Can spring test probes be cleaned and reused, or should they be replaced at a fixed cycle count?

Both approaches have merit depending on application economics. In high-volume production, condition-based replacement triggered by contact resistance measurements or false failure rate trends is more efficient than fixed cycle count replacement. Cleaning protocols extend probe service life meaningfully in clean environments. Chemically demanding environments typically require earlier replacement regardless of mechanical cycle count.

What is the difference between pogo pins and spring test probes?

The terms are often used interchangeably, but spring test probes typically refer to probes designed for ICT fixture applications with specific contact force, cycle life, and plating specifications for repeated test use. Pogo pins is a broader term covering spring-loaded contact pins used in test fixtures, charging contacts, board-to-board connections, and various other applications where the precision contact and cycle life requirements may differ from ICT-specific probe specifications.

How should probe specifications be documented in a test fixture design package?

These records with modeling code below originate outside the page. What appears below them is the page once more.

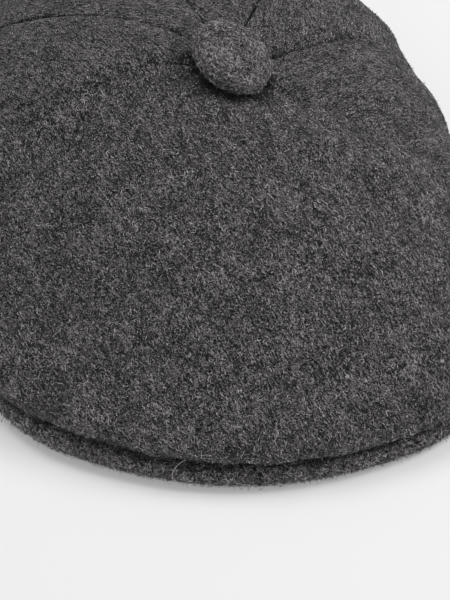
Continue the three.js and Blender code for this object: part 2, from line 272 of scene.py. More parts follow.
def twill_places(flat_x, flat_y, slant):
    """Places on the flat cloth, measured with the twill's ribs and over them."""
    return np.stack(turned(flat_x, flat_y, math.pi / 2 - slant), axis=-1)


# Milled wool twill: dark and pale fibres were blended before spinning, and fulling has felted them to a
# dense curly nap with small pits, painted darker for the shade in them, through which the slanting ribs
# only just show. Wool fibres are 0.03 mm thick, too fine to show, so the patterns are as coarse as the
# tufts and curls that they gather in.

# Length with the twill and width over it in millimetres, detail and roughness of each pattern
WOOL_PATTERNS = {
    "felt": (0.72, 0.46, 2, 0.85),
    "grain": (0.52, 0.40, 1, 0.6),
    "curl": (1.50, 1.05, 1, 0.5),
    "small_curl": (1.10, 0.90, 1, 0.5),
    "pit": (2.40, 0.90, 2, 0.6),
    "tuft": (3.40, 2.20, 2, 0.6),
    "mottling": (11.0, 8.0, 3, 0.6),
}

# Millimetres from rib to rib, drawn wider than the yarns for the same reason, and their wander
TWILL_RIB = 1.55
RIB_WANDER = 1.6

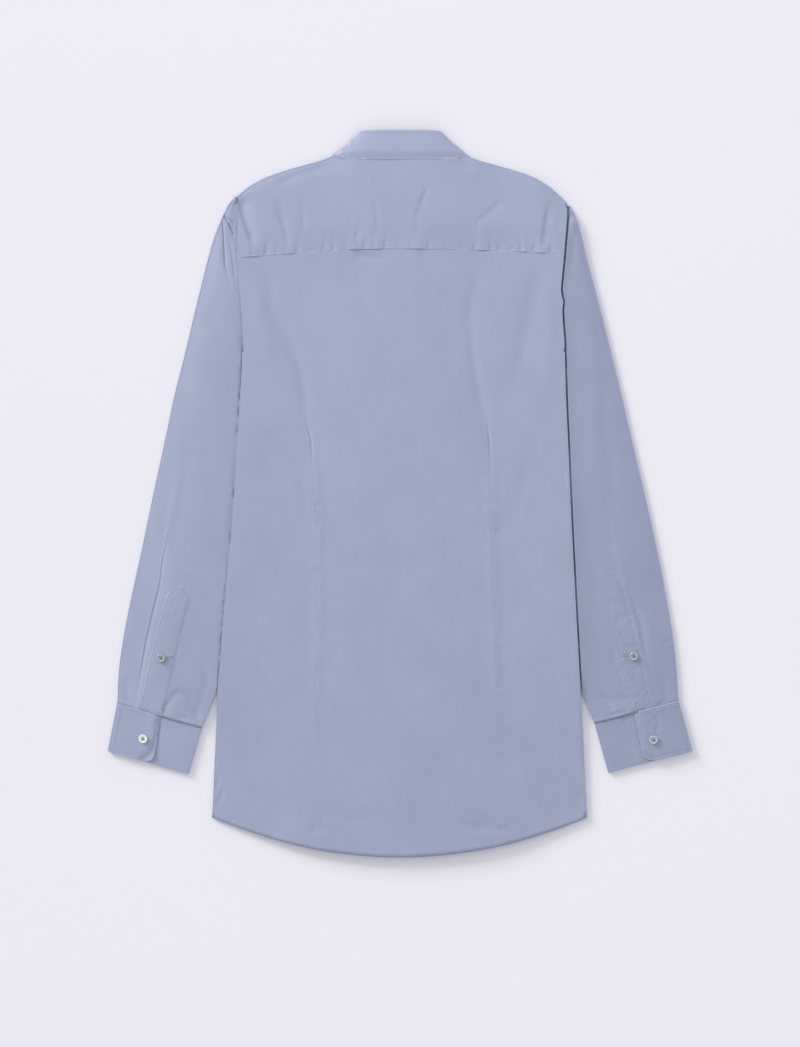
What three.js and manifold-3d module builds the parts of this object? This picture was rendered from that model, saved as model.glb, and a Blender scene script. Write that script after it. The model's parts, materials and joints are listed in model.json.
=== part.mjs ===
// A long sleeve dress shirt, buttoned and laid face down, back uppermost, with its sleeves drawn
// down beside the body and partly under it. Millimetres: +X right, +Y towards the collar, +Z up.
// Every panel is a thin wall. A point given for a panel lies on the middle of its thickness.
import * as THREE from 'three';
import Module from 'manifold-3d';
import { mergeVertices } from 'three/addons/utils/BufferGeometryUtils.js';

// Walls and clearances
const clothWall = 1.0;
const bandWall = 1.2;
const collarWall = 1.3;
const cuffWall = 1.5;
const seamGap = 0.3;
const lapClearance = 0.4;

// Lengthwise levels
const hemCentreY = -417.5;
const hemRise = 46;
const hemHalfWidth = 216;
const frontHemCentreY = -405.5;
const sideSeamHemY = -355;
const hemLean = 0.447;
const underarmY = 113;
const foldStartY = 177;
const marginDrop = { high: -232, low: -268 };

// Heights above the surface, at the middle of each wall
const floorLayer = clothWall / 2;
const sleeveFoldTop = 2.7;
const marginOverSleeve = 4.0;
const foldTop = { high: 6.2, hem: 3 };
const backCentreLevel = 6.9;
const backSag = 1.5;
const bandLevel = 3.3;
const underFrontLevel = 4.8;

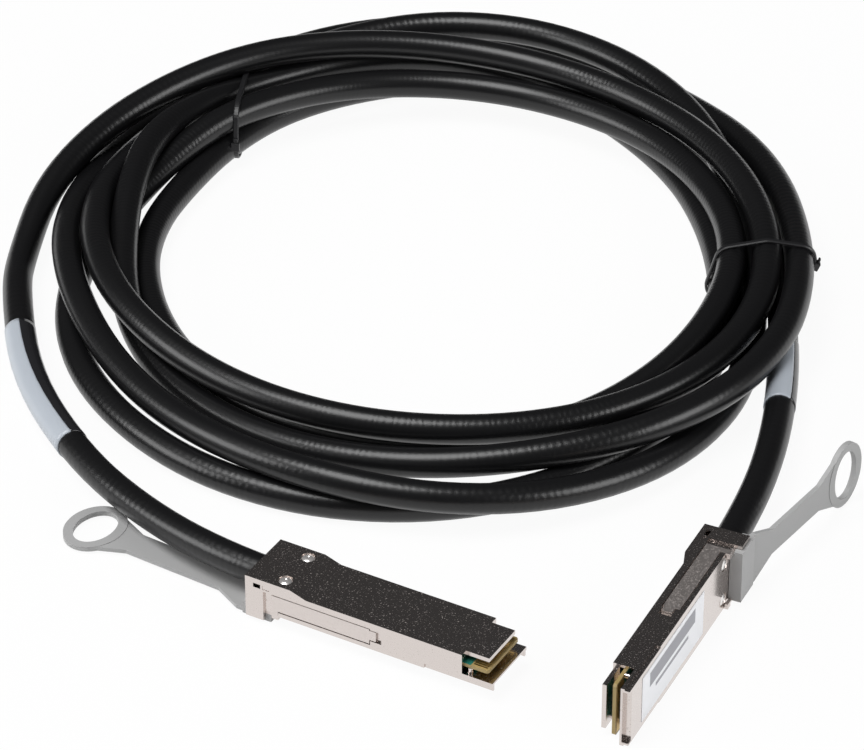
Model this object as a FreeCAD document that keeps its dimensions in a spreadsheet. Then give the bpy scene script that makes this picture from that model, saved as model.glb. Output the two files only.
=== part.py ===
# Direct attach copper cable: two plug ends, each with a sliding latch and pull tab,
# joined by one round jacketed cable that lies in a tied, loose coil.
# All lengths are in millimetres.  Each plug is drawn in its own axes: x runs forward
# and is 0 at the front lip, y runs across, z is 0 on the flat underside of the body.
import FreeCAD
import Part
import Sketcher
import math
import os
import re

doc = FreeCAD.newDocument("direct_attach_cable")
sheet = doc.addObject("Spreadsheet::Sheet", "dims")

SIZES = {
    # plug body
    "plug_length": 75.0,
    "plug_width": 18.35,
    "body_height": 8.5,
    "split_height": 6.6,
    "floor_thickness": 1.0,
    "skin_thickness": 1.2,
    # taller rear block, outside the cage
    "rear_rise": 1.6,
    "rear_drop": 2.9,
    "raised_length": 13.9,
    "ramp_length": 4.9,
    "rear_wall": 6.0,
    "rear_wing_length": 5.5,
    "rear_wing_wall": 1.0,
    # front opening around the card edge
    "nose_setback": 9.1,
    "tongue_setback": 2.2,
    "tongue_width": 13.9,
    "lip_height": 2.5,
    "lip_thickness": 0.6,
    "lip_corner": 0.6,
    "undercut_length": 1.6,
    "rabbet_length": 20.4,
    "rabbet_height": 1.4,
    "rabbet_depth": 0.45,
    "post_radius": 0.75,
    "post_setback": 7.3,
    # inner chambers
    "side_wall": 1.8,
    "card_wall": 0.8,
    "clamp_half_width": 4.6,
    "clamp_length": 16.0,
    "ledge_width": 1.1,
    # paddle card and its contacts
    "card_length": 31.0,
    "card_width": 16.4,
    "card_thickness": 1.0,
    "card_height": 4.4,
    "card_setback": 1.8,
    "card_corner": 0.5,
    "pad_pitch": 0.8,
    "pad_width": 0.54,
    "pad_length": 4.0,
    "pad_setback": 0.7,
    "pad_thickness": 0.06,
    # sliding latch
    "arm_thickness": 0.6,
    "arm_bottom": 1.6,
    "arm_top": 6.3,
    "arm_front": 37.0,
    "arm_recess": 0.75,
    "arm_play": 0.3,
    "finger_bottom": 2.9,
    "finger_top": 5.9,
    "finger_length": 2.0,
    "leg_length": 2.0,
    "latch_travel": 2.3,
    "rail_bottom": 1.7,
    "gap": 0.1,
    # pull tab
    "block_length": 8.9,
    "block_overhang": 1.8,
    "block_drop": 3.7,
    "strap_thickness": 1.2,
    "strap_width": 8.2,
    "strap_flare": 10.0,
    "ring_distance_a": 55.6,
    "ring_distance_b": 48.5,
    "ring_across": 20.0,
    "ring_along": 16.4,
    "hole_across": 15.2,
    "hole_along": 10.8,
    "ring_thickness": 1.5,
    "tab_swing_a": 3.2,
    "tab_swing_b": 1.3,
    "tab_bend_a": 0.0,
    "tab_bend_b": 11.2,
    # rivets, side windows, label
    "rivet_setback": 10.6,
    "rivet_spread": 11.6,
    "rivet_head_radius": 1.9,
    "rivet_shank_radius": 0.8,
    "rivet_head_height": 0.6,
    "rivet_sink": -0.1,
    "window_length": 2.2,
    "window_height": 1.3,
    "window_depth": 3.0,
    "window_setback": 2.5,
    "window_step": 0.6,
    "second_window_depth": 0.15,
    "label_length": 41.5,
    "label_width": 14.2,
    "label_front": 8.5,
    "label_thickness": 0.1,
    # cable
    "cable_radius": 4.35,
    "cable_grip": 8.5,
    "ferrule_length": 5.0,
    "ferrule_radius": 4.1,
    "ferrule_wall": 0.5,
    "pair_radius": 0.72,
    "wrap_thickness": 0.25,
    "wrap_a_start": 93.0,
    "wrap_a_length": 60.5,
    "wrap_b_start": 83.0,
    "wrap_b_length": 32.0,
    # coil
    "hole_half_x": 82.0,
    "hole_half_y": 94.0,
    "band_left": 41.1,
    "band_right": 25.9,
    "band_near": 33.7,
    "band_far": 38.3,
    "coil_height": 19.0,
    "coil_rounding": 7.0,
    "hole_centre_x": -7.2,
    "hole_centre_y": 165.1,
    "hole_turn": 9.6,
    "tie_thickness": 1.2,
    "tie_width": 2.6,
    "tie_left_angle": 127.0,
    "tie_left_turn": 100.0,
    "tie_right_angle": -6.3,
    "tie_right_turn": -4.0,
    # where each plug lies: front lip and turn about the vertical
    "front_a_x": 11.38,
    "front_a_y": -30.33,
    "turn_a": -29.7,
    "front_b_x": 41.48,
    "front_b_y": -56.63,
    "turn_b": -115.0,
}
for row, (alias, number) in enumerate(SIZES.items(), start=1):
    sheet.set("A%d" % row, alias)
    sheet.set("B%d" % row, str(number))
    sheet.setAlias("B%d" % row, alias)
doc.recompute()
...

Document tip geometry, plunger diameter, barrel diameter, contact force at working travel, cycle life rating, plating specification, and receptacle compatibility as minimum parameters. Include the probe manufacturer part number and acceptable substitute part numbers with confirmed compatibility. This documentation allows fixture maintenance to be performed with correct replacement probes rather than nearest available substitutes that may not meet the original performance specification.